The helper stood her ground, and with no settlement being reached, the case was referred to the Tribunal for adjudication.

On the first day of hearing on Jan 27, Chung did not show up, and the court was told that the service of summons to her listed address had failed.

Zerrudo brightened up on hearing this, thinking that the officer would declare the employer in default, and award her claims outright. But to her dismay, the officer told her instead to put out an advertisement in a newspaper of general circulation as a form of substituted service to Chung.

Dismayed and worried about incurring additional cost, Zerrudo appealed to the officer to revoke the order, saying she did not have the money and the time to comply with the undertaking. However, the officer stood pat.

Egged on by the Mission and her new employer, Zerrudo decided to fight on. With help from case officer Esther Bangcawayan she managed to haggle down the advertising cost to $1,000.

After paying the newspaper, she went back to the Tribunal to get the wording of the judicial notice that was to be published. Then she had to go back a second time to submit a copy of the newspaper where the advertisement was published.

She got a bit of relief when the original scheduled hearing date in September was moved forward to June.

Wednesday, Jun 9, Zerrudo was back in the tribunal, and after a quick check of the published advertisement that the Filipina had submitted to court earlier, presiding officer Eleanor Leung readily accepted her claim.

Thus ended Zerrudo’s 11-month ordeal.

Salamat sa mga gumabay sa akin na hindi ako dapat pumayag sa alok nila na pera kapalit ng pagsisinungaling,” said Zerrudo. “Salamat sa mga tumulong sa akin na naging bahagi ng pagkapanalo ko.”

(Thank you to those who advised me not to accept the money my employer offered in exchange for telling a lie. Thank you to everyone who helped me and formed part of my victory).

Zerrudo (left), in an outing with a friend, 11 months after escaping a job with no days off

For Zerrudo, it was the end of a long struggle to fight for what was due her after she was forced to leave Chung’s house in Shatin on Aug 2 last year, nearly seven months after she arrived in Hong Kong to work for the employer, her adult son and his wife and two children.

Zerrudo said that during the entire time that she was in Chung’s house, she was not allowed to go out for a day-off, with the employer citing Covid-19 as the reason. And yet, she was made to accompany the elderly woman to the wet market regularly, and she was also asked to join the family on the rare occasions that they dined out.

If she needed to send money, she was accompanied by either Chung or other members of her family and guarded until she completed her transactions.

Food was also scarce, said Zerrudo, with their breakfast consisting only of noodles and their dinner, about two spoonfuls of rice with a little viand, mostly cheap meatballs, on the side. For lunch, they ate only biscuits or other light snacks.

After she complained to her agency, Chung allowed her to rest in her makeshift room for a few hours, but still forbid her from going out on her own.
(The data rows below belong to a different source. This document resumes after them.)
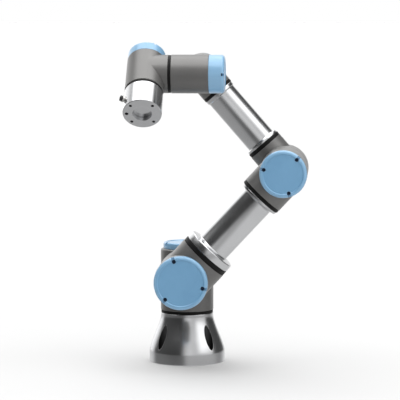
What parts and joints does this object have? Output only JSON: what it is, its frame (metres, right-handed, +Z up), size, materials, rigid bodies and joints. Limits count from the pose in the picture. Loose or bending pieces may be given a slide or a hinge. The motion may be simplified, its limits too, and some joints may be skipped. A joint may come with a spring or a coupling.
{
  "type": "collaborative robot arm",
  "caption": "Compact articulated robot arm: flared base, round joint housings with blue lids, two bare aluminium tubes, offset wrist and a drilled tool flange.",
  "frame": {"origin": "centre of the base's underside, on the base joint's axis", "axes": "+Z up along the base joint's axis; the arm's plane is XZ, the upper arm rises towards +X, the big joint lids face -Y"},
  "size_m": [0.3018, 0.3, 0.5423],
  "materials": {
    "housing_grey": "satin powder coat",
    "lid_blue": "moulded, semi-gloss",
    "bare_aluminium": "turned and satin anodised",
    "plate_aluminium": "milled",
    "seal_rubber": "matte",
    "screw_steel": "dark passivated",
    "gear_steel": "machined",
    "stator_winding": "varnished winding",
    "rotor_steel": "ground",
    "gland_plastic": "moulded, matte",
    "connector_nickel": "nickel plated"
  },
  "bodies": {
    "base": {"base_housing": "bare_aluminium", "base_bottom_plate": "plate_aluminium", "base_plate_screws": "screw_steel", "base_cable_gland": "gland_plastic", "base_seal_ring": "seal_rubber", "base_joint_flexspline": "gear_steel"},
    "shoulder": {"shoulder_housing": "housing_grey", "shoulder_lid": "lid_blue", "shoulder_lid_screws": "screw_steel", "base_joint_gear_ring": "gear_steel", "base_joint_stator": "stator_winding", "shoulder_seal_ring": "seal_rubber", "shoulder_joint_flexspline": "gear_steel"},
    "upper_arm": {"upper_arm_lower_housing": "housing_grey", "upper_arm_tube": "bare_aluminium", "upper_arm_lower_ring": "seal_rubber", "upper_arm_upper_ring": "seal_rubber", "upper_arm_elbow_housing": "housing_grey", "upper_arm_lower_lid": "lid_blue", "upper_arm_elbow_lid": "lid_blue", "upper_arm_lid_screws": "screw_steel", "shoulder_joint_gear_ring": "gear_steel", "shoulder_joint_stator": "stator_winding", "elbow_joint_gear_ring": "gear_steel", "elbow_joint_stator": "stator_winding"},
    "forearm": {"forearm_elbow_housing": "housing_grey", "forearm_tube": "bare_aluminium", "forearm_elbow_ring": "seal_rubber", "forearm_wrist_ring": "seal_rubber", "forearm_wrist_housing": "housing_grey", "forearm_lid": "lid_blue", "forearm_lid_screws": "screw_steel", "elbow_seal_ring": "seal_rubber", "elbow_joint_flexspline": "gear_steel", "wrist_1_joint_gear_ring": "gear_steel", "wrist_1_joint_stator": "stator_winding"},
    "wrist_1_link": {"wrist_1_housing": "housing_grey", "wrist_1_lid": "lid_blue", "wrist_1_lid_screws": "screw_steel", "wrist_1_seal_ring": "seal_rubber", "wrist_1_joint_flexspline": "gear_steel", "wrist_2_joint_gear_ring": "gear_steel", "wrist_2_joint_stator": "stator_winding"},
    "wrist_2_link": {"wrist_2_housing": "housing_grey", "wrist_2_lid": "lid_blue", "wrist_2_lid_screws": "screw_steel", "wrist_2_seal_ring": "seal_rubber", "wrist_2_joint_flexspline": "gear_steel", "wrist_3_joint_gear_ring": "gear_steel", "wrist_3_joint_stator": "stator_winding"},
    "wrist_3_link": {"tool_flange": "bare_aluminium", "tool_connector": "connector_nickel", "wrist_3_seal_ring": "seal_rubber", "wrist_3_joint_flexspline": "gear_steel"},
    "base_rotor": {"base_joint_rotor": "rotor_steel"},
    "shoulder_rotor": {"shoulder_joint_rotor": "rotor_steel"},
    "elbow_rotor": {"elbow_joint_rotor": "rotor_steel"},
    "wrist_1_rotor": {"wrist_1_joint_rotor": "rotor_steel"},
    "wrist_2_rotor": {"wrist_2_joint_rotor": "rotor_steel"},
    "wrist_3_rotor": {"wrist_3_joint_rotor": "rotor_steel"}
  },
  "joints": [
    {"name": "base_rotation", "type": "hinge", "parent": "base", "child": "shoulder", "pos_m": [0, 0, 0.15185], "axis": [0, 0, 1], "range_deg": [-360, 360]},
    {"name": "shoulder_lift", "type": "hinge", "parent": "shoulder", "child": "upper_arm", "pos_m": [0, -0.12, 0.15185], "axis": [0, -1, 0], "range_deg": [-317, 403]},
    {"name": "elbow", "type": "hinge", "parent": "upper_arm", "child": "forearm", "pos_m": [0.1661, -0.06, 0.32997], "axis": [0, -1, 0], "range_deg": [-222, 54]},
    {"name": "wrist_1", "type": "hinge", "parent": "forearm", "child": "wrist_1_link", "pos_m": [0.02623, -0.09, 0.49088], "axis": [0, -1, 0], "range_deg": [-409, 311]},
    {"name": "wrist_2", "type": "hinge", "parent": "wrist_1_link", "child": "wrist_2_link", "pos_m": [0.02623, -0.13105, 0.49088], "axis": [-1, 0, 0], "range_deg": [-318, 402]},
    {"name": "wrist_3", "type": "hinge", "parent": "wrist_2_link", "child": "wrist_3_link", "pos_m": [-0.05912, -0.13105, 0.49088], "axis": [0, -0.7431, -0.6691], "continuous": true},
    {"name": "base_rotor_spin", "type": "hinge", "parent": "shoulder", "child": "base_rotor", "pos_m": [0, 0, 0.15185], "axis": [0, 0, 1], "continuous": true},
    {"name": "shoulder_rotor_spin", "type": "hinge", "parent": "upper_arm", "child": "shoulder_rotor", "pos_m": [0, -0.12, 0.15185], "axis": [0, -1, 0], "continuous": true},
    {"name": "elbow_rotor_spin", "type": "hinge", "parent": "upper_arm", "child": "elbow_rotor", "pos_m": [0.1661, -0.12, 0.32997], "axis": [0, -1, 0], "continuous": true},
    {"name": "wrist_1_rotor_spin", "type": "hinge", "parent": "forearm", "child": "wrist_1_rotor", "pos_m": [0.02623, -0.027, 0.49088], "axis": [0, -1, 0], "continuous": true},
    {"name": "wrist_2_rotor_spin", "type": "hinge", "parent": "wrist_1_link", "child": "wrist_2_rotor", "pos_m": [0.02623, -0.13105, 0.49088], "axis": [-1, 0, 0], "continuous": true},
    {"name": "wrist_3_rotor_spin", "type": "hinge", "parent": "wrist_2_link", "child": "wrist_3_rotor", "pos_m": [-0.05912, -0.13105, 0.49088], "axis": [0, -0.7431, -0.6691], "continuous": true}
  ],
  "couplings": [
    {"joint": "base_rotor_spin", "follows": "base_rotation", "ratio": 100},
    {"joint": "shoulder_rotor_spin", "follows": "shoulder_lift", "ratio": 100},
    {"joint": "elbow_rotor_spin", "follows": "elbow", "ratio": -100},
    {"joint": "wrist_1_rotor_spin", "follows": "wrist_1", "ratio": -100},
    {"joint": "wrist_2_rotor_spin", "follows": "wrist_2", "ratio": -100},
    {"joint": "wrist_3_rotor_spin", "follows": "wrist_3", "ratio": -100}
  ]
}
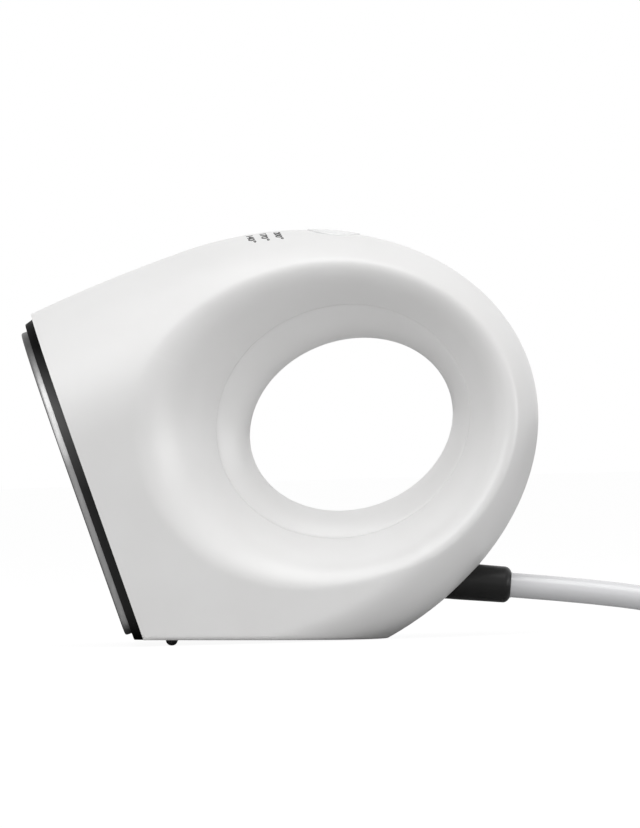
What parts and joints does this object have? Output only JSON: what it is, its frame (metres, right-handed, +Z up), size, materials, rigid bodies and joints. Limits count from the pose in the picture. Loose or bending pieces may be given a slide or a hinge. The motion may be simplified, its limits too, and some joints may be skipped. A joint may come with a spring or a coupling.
{
  "type": "mini handheld heat press",
  "caption": "Compact drop-shaped handheld heat press with a through ring grip, an arched heated sole behind a dark bezel, a top button, temperature marks and a mains lead.",
  "frame": {"origin": "bottom centre of the bounding box of the press without its free lead, coil and plug", "axes": "+Z up, +X from the heated sole to the ring grip and the lead, +Y to the press's side away from the view in the picture"},
  "size_m": [0.2669, 0.0997, 0.1112],
  "materials": {
    "housing_white": "satin",
    "button_white": "gloss",
    "bezel_black": "satin",
    "plate_metal": "brushed",
    "mica_brown": "matte",
    "sheet_metal": "satin",
    "fibre_mat": "matte",
    "sensor_glass": "gloss",
    "screw_steel": "satin",
    "board_green": "satin",
    "part_black": "satin",
    "part_blue": "gloss",
    "part_yellow": "gloss",
    "led_clear": "gloss",
    "lens_clear": "frosted",
    "boot_black": "matte",
    "cord_silver": "gloss",
    "tie_black": "matte",
    "plug_black": "satin",
    "pin_metal": "polished",
    "foot_rubber": "matte",
    "wire_brown": "satin",
    "wire_blue": "satin",
    "wire_green": "satin",
    "wire_white": "satin",
    "wire_grey": "satin"
  },
  "bodies": {
    "press": {"bezel": "bezel_black", "board_cable": "wire_grey", "board_screws": "screw_steel", "buzzer": "part_black", "case_screws": "screw_steel", "clamp_screws": "screw_steel", "control_board": "board_green", "control_chip": "part_black", "cord_clamp": "part_black", "cord_coil": "cord_silver", "cord_tie": "tie_black", "earth_wire": "wire_green", "film_capacitor": "part_yellow", "front_feet": "foot_rubber", "fuse_strap": "sheet_metal", "grip_ring": "housing_white", "heat_plate": "plate_metal", "heat_shield": "sheet_metal", "heater_leads": "wire_white", "heating_element": "mica_brown", "indicator_leds": "led_clear", "inner_cord": "cord_silver", "insulation_mat": "fibre_mat", "left_shell": "housing_white", "light_guide": "lens_clear", "live_wire": "wire_brown", "mica_sheet": "mica_brown", "neutral_wire": "wire_blue", "plate_screws": "screw_steel", "plug_body": "plug_black", "plug_lead": "cord_silver", "plug_pins": "pin_metal", "power_board": "board_green", "power_board_screws": "screw_steel", "power_cord": "cord_silver", "pressure_plate": "sheet_metal", "relay": "part_blue", "right_shell": "housing_white", "sensor_wires": "wire_white", "smoothing_capacitor": "part_black", "strain_relief": "boot_black", "switch_body": "part_black", "terminal_block": "part_blue", "thermal_fuse": "sheet_metal", "thermistor": "sensor_glass", "tilt_sensor": "sheet_metal", "triac": "part_black"},
    "button_cap": {"button": "button_white"},
    "switch_plunger": {"switch_stem": "part_black"}
  },
  "joints": [
    {"name": "button_press", "type": "slide", "parent": "press", "child": "button_cap", "axis": [-0.1117, 0, -0.9937], "range_m": [0, 0.0004], "stiffness_N_per_m": 3000},
    {"name": "plunger_press", "type": "slide", "parent": "press", "child": "switch_plunger", "axis": [-0.1117, 0, -0.9937], "range_m": [0, 0.0004]}
  ],
  "couplings": [
    {"joint": "plunger_press", "follows": "button_press", "ratio": 1}
  ]
}
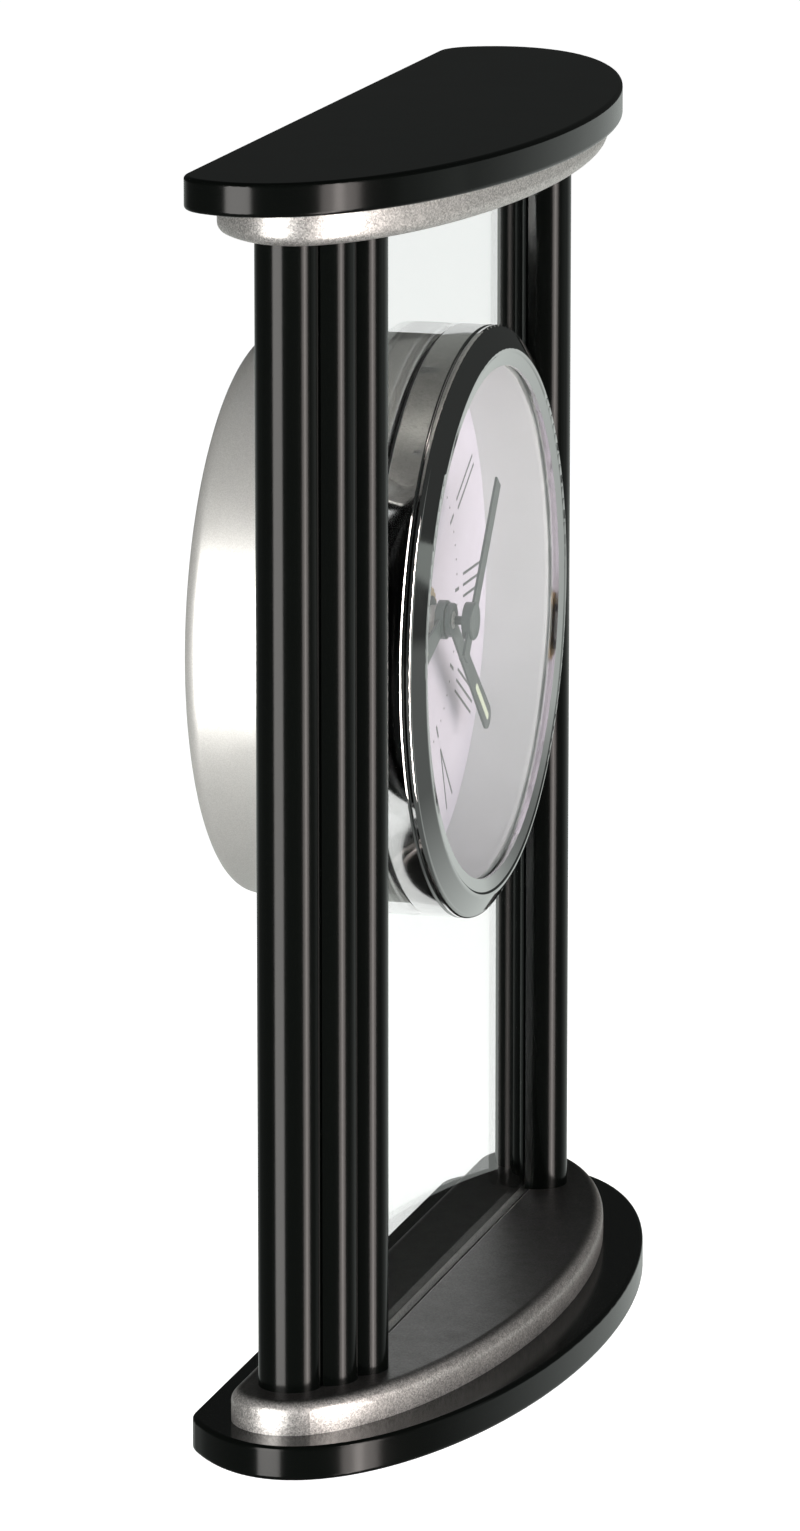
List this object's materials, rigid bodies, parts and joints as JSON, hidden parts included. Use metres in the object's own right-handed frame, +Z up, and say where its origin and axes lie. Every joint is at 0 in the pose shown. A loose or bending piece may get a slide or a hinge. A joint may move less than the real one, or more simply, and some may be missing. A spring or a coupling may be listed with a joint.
{
  "type": "mantel clock",
  "caption": "Mantel clock: a round chrome-rimmed quartz clock head set in an upright glass panel between black lobed posts, on bowed black and silver boards, with turning hands.",
  "frame": {"origin": "underside of the felt, at the middle of the base plate's width and depth", "axes": "+X to the right of a viewer who faces the dial, +Y from the dial to the back, +Z up"},
  "size_m": [0.1776, 0.0604, 0.211],
  "materials": {
    "felt": "matte black felt",
    "black_lacquer": "gloss black lacquer",
    "silver_lacquer": "silver lacquer with fine sparkle",
    "clear_glass": "clear, polished",
    "lens_glass": "clear, polished",
    "chrome_plate": "polished",
    "satin_silver": "satin",
    "light_grey_plastic": "satin moulded",
    "dial_white": "matt, printed",
    "hand_grey": "satin dark grey-green paint",
    "black_rubber": "matte",
    "steel": "bright zinc",
    "brass": "turned",
    "case_plastic": "moulded, fine grain",
    "gear_plastic": "natural acetal",
    "copper": "enamelled copper winding",
    "board_green": "solder resist",
    "cell_jacket": "gloss jacket, no lettering"
  },
  "bodies": {
    "case": {"felt_pad": "felt", "base_plate": "black_lacquer", "lower_tier": "silver_lacquer", "upper_tier": "silver_lacquer", "top_plate": "black_lacquer", "left_front_post": "black_lacquer", "left_rear_post": "black_lacquer", "right_front_post": "black_lacquer", "right_rear_post": "black_lacquer", "glass_panel": "clear_glass", "glass_strips": "black_rubber", "tie_rods": "steel", "rod_nuts": "steel", "rod_inserts": "brass", "base_screws": "steel", "top_screws": "steel", "bezel": "chrome_plate", "front_drum": "chrome_plate", "lens": "lens_glass", "lens_gasket": "light_grey_plastic", "inner_sleeve": "light_grey_plastic", "front_gasket": "black_rubber", "rear_gasket": "black_rubber", "rear_housing": "satin_silver", "dial": "dial_white", "dial_ring": "black_rubber", "movement_case": "case_plastic", "movement_cover": "case_plastic", "train_bridge": "case_plastic", "movement_nut": "brass", "nut_washer": "black_rubber", "stator": "steel", "coil": "copper", "circuit_board": "board_green", "quartz_crystal": "steel", "positive_contact": "steel", "negative_contact": "steel"},
    "second_hand": {"second_hand": "hand_grey", "seconds_wheel": "gear_plastic"},
    "minute_hand": {"minute_hand": "hand_grey", "centre_wheel": "gear_plastic"},
    "hour_hand": {"hour_hand": "hand_grey", "hour_wheel": "gear_plastic"},
    "third_wheel": {"third_wheel": "gear_plastic"},
    "motion_wheel": {"motion_wheel": "gear_plastic"},
    "fifth_wheel": {"fifth_wheel": "gear_plastic"},
    "rotor": {"rotor": "steel"},
    "setting_knob": {"setting_knob": "gear_plastic"},
    "battery": {"battery": "cell_jacket"}
  },
  "joints": [
    {"name": "second_hand_turn", "type": "hinge", "parent": "case", "child": "second_hand", "pos_m": [0, 0.015, 0.1254], "axis": [0, 1, 0], "continuous": true},
    {"name": "minute_hand_turn", "type": "hinge", "parent": "case", "child": "minute_hand", "pos_m": [0, 0.015, 0.1254], "axis": [0, 1, 0], "continuous": true},
    {"name": "hour_hand_turn", "type": "hinge", "parent": "case", "child": "hour_hand", "pos_m": [0, 0.015, 0.1254], "axis": [0, 1, 0], "continuous": true},
    {"name": "third_wheel_turn", "type": "hinge", "parent": "case", "child": "third_wheel", "pos_m": [-0.00987, 0.015, 0.1311], "axis": [0, 1, 0], "continuous": true},
    {"name": "motion_wheel_turn", "type": "hinge", "parent": "case", "child": "motion_wheel", "pos_m": [0.00927, 0.015, 0.12292], "axis": [0, 1, 0], "continuous": true},
    {"name": "fifth_wheel_turn", "type": "hinge", "parent": "case", "child": "fifth_wheel", "pos_m": [0.00525, 0.015, 0.13449], "axis": [0, 1, 0], "continuous": true},
    {"name": "rotor_turn", "type": "hinge", "parent": "case", "child": "rotor", "pos_m": [0.0123, 0.015, 0.13706], "axis": [0, 1, 0], "continuous": true},
    {"name": "setting_knob_turn", "type": "hinge", "parent": "case", "child": "setting_knob", "pos_m": [0.01887, 0.015, 0.12292], "axis": [0, 1, 0], "continuous": true},
    {"name": "battery_slide", "type": "slide", "parent": "case", "child": "battery", "axis": [0, 1, 0], "range_m": [0, 0.03]}
  ],
  "couplings": [
    {"joint": "minute_hand_turn", "follows": "second_hand_turn", "ratio": 0.016667},
    {"joint": "hour_hand_turn", "follows": "second_hand_turn", "ratio": 0.0013889},
    {"joint": "third_wheel_turn", "follows": "second_hand_turn", "ratio": -0.13333},
    {"joint": "motion_wheel_turn", "follows": "second_hand_turn", "ratio": -0.0055556},
    {"joint": "fifth_wheel_turn", "follows": "second_hand_turn", "ratio": -6},
    {"joint": "rotor_turn", "follows": "second_hand_turn", "ratio": 30},
    {"joint": "setting_knob_turn", "follows": "second_hand_turn", "ratio": 0.016667}
  ]
}
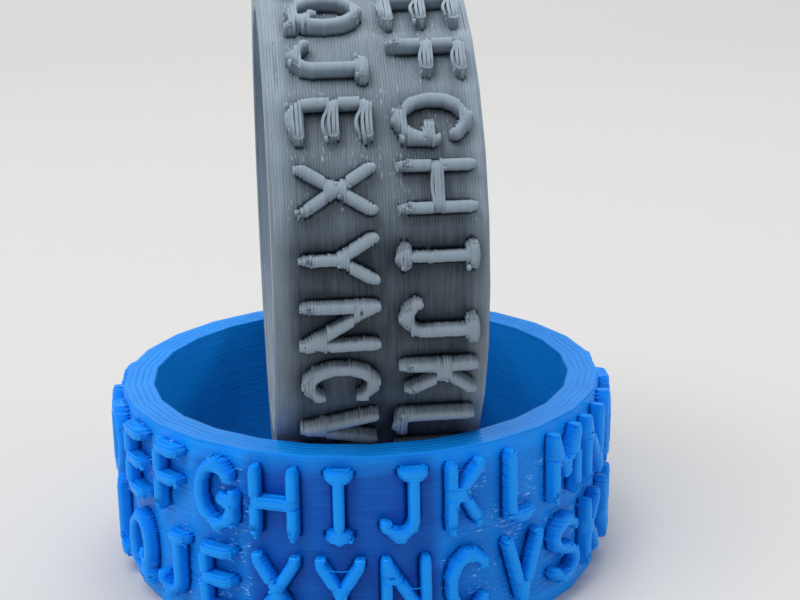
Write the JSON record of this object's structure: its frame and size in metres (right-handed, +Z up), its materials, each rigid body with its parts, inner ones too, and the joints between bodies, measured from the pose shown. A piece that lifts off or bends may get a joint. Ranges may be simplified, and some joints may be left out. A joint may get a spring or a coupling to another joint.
{
  "type": "decoder ring",
  "caption": "Pair of faceted cipher rings with raised letters in two rows; one lies flat and the other stands on edge in its bore and lifts out.",
  "frame": {"origin": "middle of the lying blue ring's base, on the surface that it rests on", "axes": "+Z up, along the blue ring's bore; +X along the standing grey ring's bore, towards the top of its letters; -Y towards the viewer"},
  "size_m": [0.0392, 0.0392, 0.0462],
  "materials": {
    "blue_plastic": "bright blue printed plastic, satin, with fine layer lines",
    "grey_plastic": "grey printed plastic, satin, with fine layer lines"
  },
  "bodies": {
    "blue_ring": {"blue_ring": "blue_plastic"},
    "grey_ring": {"grey_ring": "grey_plastic"}
  },
  "joints": [
    {"name": "grey_ring_lift", "type": "slide", "parent": "blue_ring", "child": "grey_ring", "axis": [0, 0, 1], "range_m": [0, 0.03]}
  ]
}
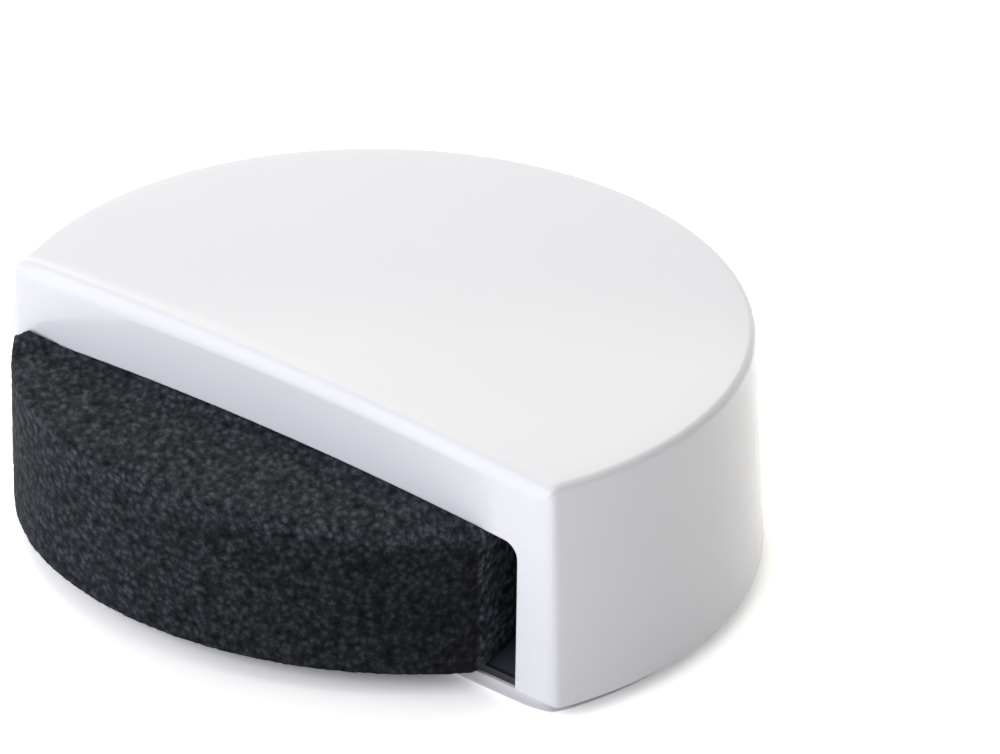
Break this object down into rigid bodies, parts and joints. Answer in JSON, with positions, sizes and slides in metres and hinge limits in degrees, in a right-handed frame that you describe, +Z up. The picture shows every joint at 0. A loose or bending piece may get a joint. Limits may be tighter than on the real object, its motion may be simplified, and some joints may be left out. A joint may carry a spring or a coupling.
{
  "type": "cabinet door bumper",
  "caption": "Half-round self-adhesive door bumper: a white domed plastic cap with a straight front and a dark foam block that stands out through its opening.",
  "frame": {"origin": "on the surface that the bumper is stuck to, under the centre of the round wall", "axes": "+Z up from that surface, -Y towards the straight front and the foam, +X to the right seen from the front"},
  "size_m": [0.051, 0.0454, 0.0173],
  "materials": {
    "housing": "glossy moulded plastic",
    "bumper": "fine-celled rubber foam, matt",
    "base_plate": "smooth dark plastic sheet",
    "adhesive_pad": "light grey foam tape",
    "release_liner": "smooth coated paper"
  },
  "bodies": {
    "root": {"housing": "housing", "bumper": "bumper", "base_plate": "base_plate", "adhesive_pad": "adhesive_pad", "release_liner": "release_liner"}
  },
  "joints": []
}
The final straw came when Chung’s son, F.K. Au, threw a heavy printer in her direction early on Aug 2, 2020, causing it to break into pieces just inches away. The helper said Au had always been verbally abusive, but stopped short of causing her actual physical harm.

That time, she said she got scared, thinking it was only a matter of time before the man would actually hit her.

“When I told them I wanted to leave, both mother and son locked the door. Au then threatened to call in a lawyer and started a video recording, saying he would post it on social media so I couldn’t work in Hong Kong anymore,” said Zerrudo in a letter to Immigration.

She called in the police, who after talking to her, called her agency representative to help ease her departure from Chung’s house. But their negotiations over her wage claims stretched until 5pm that day, during which Zerrudo was not given any food.

Tired and hungry, she agreed to be paid only what was offered her through her agency.

Little did she know that she would spend the next 11 months trying to chase an employer who, probably scared of being held to account for more grievous offences, decided to simply disappear.